Black's April 4 monologue at Studio 8H opened with the show's familiar Five-Timers Club ritual, which grants inductees access to an exclusive fictional lounge reserved for hosts who have appeared five or more times. The tradition, which began as a one-off gag for Steve Martin and extended over the decades to Tom Hanks, Alec Baldwin, John Goodman, Candice Bergen, and Bill Murray, arrived Saturday with a sharp meta-twist: the sketch itself acknowledged the bit had been run into the ground. Tina Fey, making her own fifth appearance in the Five-Timers sketch, welcomed Black with the line "You're the first Black in the Five-Timers Club" before Jonah Hill, Melissa McCarthy, and Candice Bergen filed into the cobweb-filled lounge. The disrepair was entirely the point.
Then came White. The Detroit garage-rock icon, sporting his own Five-Timers Club jacket after clocking his fifth solo musical guest appearance on the show, his sixth overall, strolled into the sketch, cracked cast member Marcello Hernández over the head with a frying pan, and deadpanned his exit: "Five-time musical guests only get their parking validated for 15 minutes. So I have to move my hearse." That cleared the path for Black's declaration: "Enough is enough. It's time to fix this place the only way I know how: with the power of rock."
What followed was a Five-Timers-themed rewrite of "Seven Nation Army," the 2003 White Stripes anthem from the album "Elephant" that has spent two decades embedding itself into global sports culture. White played the song's signature riff, technically generated by running a guitar through an octave pedal to simulate a bass line, while Black delivered rewritten lyrics about the night's episode. Fellow inductees joined onstage as the fog machines ran.

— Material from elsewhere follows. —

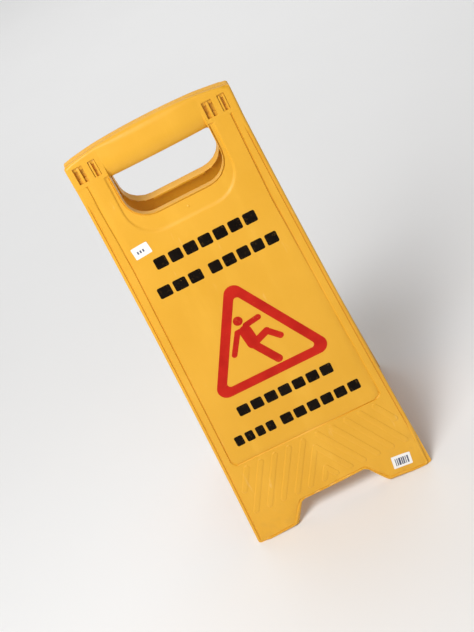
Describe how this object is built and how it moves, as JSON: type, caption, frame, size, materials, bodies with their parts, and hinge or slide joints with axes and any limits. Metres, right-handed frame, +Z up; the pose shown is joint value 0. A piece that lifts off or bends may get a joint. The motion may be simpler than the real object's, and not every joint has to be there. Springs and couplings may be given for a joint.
{
  "type": "folding floor sign",
  "caption": "Folding A-frame floor caution sign: two moulded halves hinged in a carrying grip with a hand opening, notched feet and a printed slip-hazard triangle.",
  "frame": {"origin": "on the floor, midway between the four feet, with the sign standing open", "axes": "+Z up, +X to the right of someone who faces the front half, which faces -Y; the hinge axis lies along X"},
  "size_m": [0.2854, 0.2614, 0.6305],
  "materials": {
    "yellow_plastic": "injection-moulded polypropylene, satin, golden yellow",
    "red_ink": "screen-printed ink, satin",
    "black_ink": "screen-printed ink, satin",
    "sticker_paper": "coated paper label, matt"
  },
  "bodies": {
    "front_half": {"front_panel": "yellow_plastic", "front_print_triangle": "red_ink", "front_print_figure_head": "red_ink", "front_print_figure_body": "red_ink", "front_print_line_1": "black_ink", "front_print_line_2_left": "black_ink", "front_print_line_2_right": "black_ink", "front_print_line_3": "black_ink", "front_print_line_4_left": "black_ink", "front_print_line_4_right": "black_ink", "price_sticker": "sticker_paper", "barcode_sticker": "sticker_paper"},
    "rear_half": {"rear_panel": "yellow_plastic", "rear_print_triangle": "red_ink", "rear_print_figure_head": "red_ink", "rear_print_figure_body": "red_ink", "rear_print_line_1": "black_ink", "rear_print_line_2_left": "black_ink", "rear_print_line_2_right": "black_ink", "rear_print_line_3": "black_ink", "rear_print_line_4_left": "black_ink", "rear_print_line_4_right": "black_ink"}
  },
  "joints": [
    {"name": "fold", "type": "hinge", "parent": "front_half", "child": "rear_half", "pos_m": [0, 0, 0.60201], "axis": [-1, 0, 0], "range_deg": [0, 22]}
  ]
}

SNL's producers clearly understood the commercial logic when they made the booking, one that NBC's own promotional materials note was predicted in a Season 48 promo back in 2023. Black's operatic physicality and White's austere minimalism are a study in contrasts, but both artists trade in exactly the kind of rock theatricality that compresses into a short clip without losing any charge. "Seven Nation Army" carries particular weight here: the riff is so embedded in collective memory that a single bar functions as an instant emotional trigger, requiring no setup and no context. That's precisely the raw material SNL needs to compete for attention in a fragmented landscape where a full episode rarely travels but a 90-second monologue moment can. The episode, SNL's 1900th, aired on NBC.